Like other airlines, Southwest's operation had been put under extreme pressure in the run-up to the big Christmas getaway in 2022 by severe winter weather that swept across the United States.

But unlike other airlines, Southwest struggled to get its operation back up and running, with planes, pilots, and flight attendants out of position, the airline losing track of where crew were, and delays and cancellations quickly piling up.

At one point, Southwest effectively stopped counting how many flights it was canceling because, as it described it, the situation had become so 'dynamic' that no one knew whether any given flight was going to take off.

The meltdown was bad enough, but the fallout was even worse.

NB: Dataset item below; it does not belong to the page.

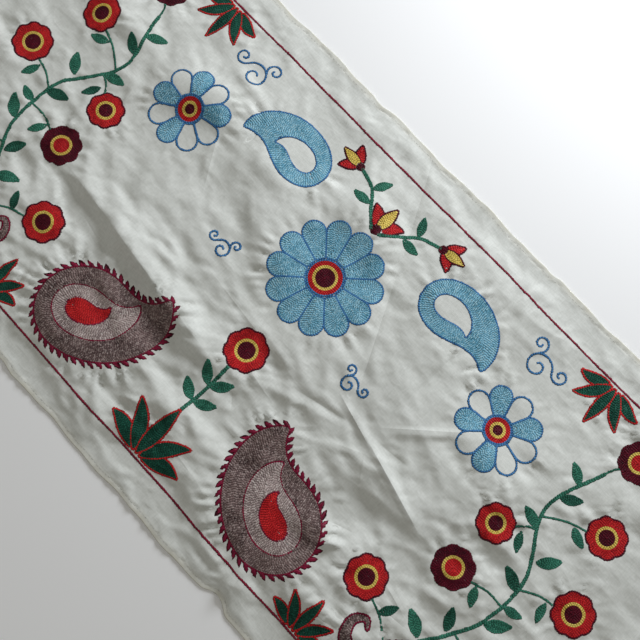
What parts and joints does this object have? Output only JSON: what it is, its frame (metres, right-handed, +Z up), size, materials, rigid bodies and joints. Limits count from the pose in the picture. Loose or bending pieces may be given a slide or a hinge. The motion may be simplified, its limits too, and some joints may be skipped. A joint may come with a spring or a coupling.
{
  "type": "suzani embroidered textile",
  "caption": "Long embroidered cotton runner with a narrow turned hem, lying flat in soft folds and pressed storage creases.",
  "frame": {"origin": "centre of the base: the middle of the cloth's outline, on the surface it lies on", "axes": "+X along the length of the runner, +Y across it, +Z up, away from the surface"},
  "size_m": [1.45, 0.48, 0.0126],
  "materials": {
    "cotton": "matte plain-weave cotton, off-white",
    "thread_blue": "silky embroidery thread, light and mid blue",
    "thread_mauve": "silky embroidery thread, mauve brown and grey",
    "thread_burgundy": "silky embroidery thread, burgundy",
    "thread_red": "silky embroidery thread, red",
    "thread_yellow": "silky embroidery thread, straw yellow",
    "thread_green": "silky embroidery thread, leaf and dark green"
  },
  "bodies": {
    "root": {"cloth": "cotton"}
  },
  "joints": []
}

The Department of Transportation (DOT) launched a probe into the carrier for unfair and deceptive practices during the meltdown and ended up taking 'historic' enforcement action against Southwest.

As part of Southwest's punishment for how it treated passengers during the 2022 mess, the airline has been made to pay passengers a $75 voucher for any controllable cancellation or delay that causes passengers to reach their destination three or more hours after their scheduled arrival time.

What's so risky about Southwest's current advertising strategy, perhaps, isn't that passengers might remember how they were so badly let down in 2022, but that it is making a promise that no one knows it can actually keep.

Sure, statistically, Southwest might be outperforming its rivals according to selected DOT reports, but who knows what the weather or other events have in store over the next couple of months?

The apparent amnesia from Southwest's marketing team has not been lost on some passengers.

On Reddit, one person wrote: "As someone who had to drive 15 hours due to the Southwest Christmas meltdown a few years ago, f**k off marketing team."

In response, another person wrote: "This is pretty tone deaf but not unexpected under SW's new regime."

While a third person said they could only laugh when the email from Southwest arrived in their inbox: "Ha! As someone who also got caught up in the fiasco and literally had to jump through the craziest hoops to get home since it wasn't drivable, I had the most sarcastic laugh ever when I saw that."

Southwest is, of course, going through a period of major change. The airline isn't the same carrier that it was just a few years ago, and, with any luck, that means its new and improved IT systems can also deal with any winter storm heading its way.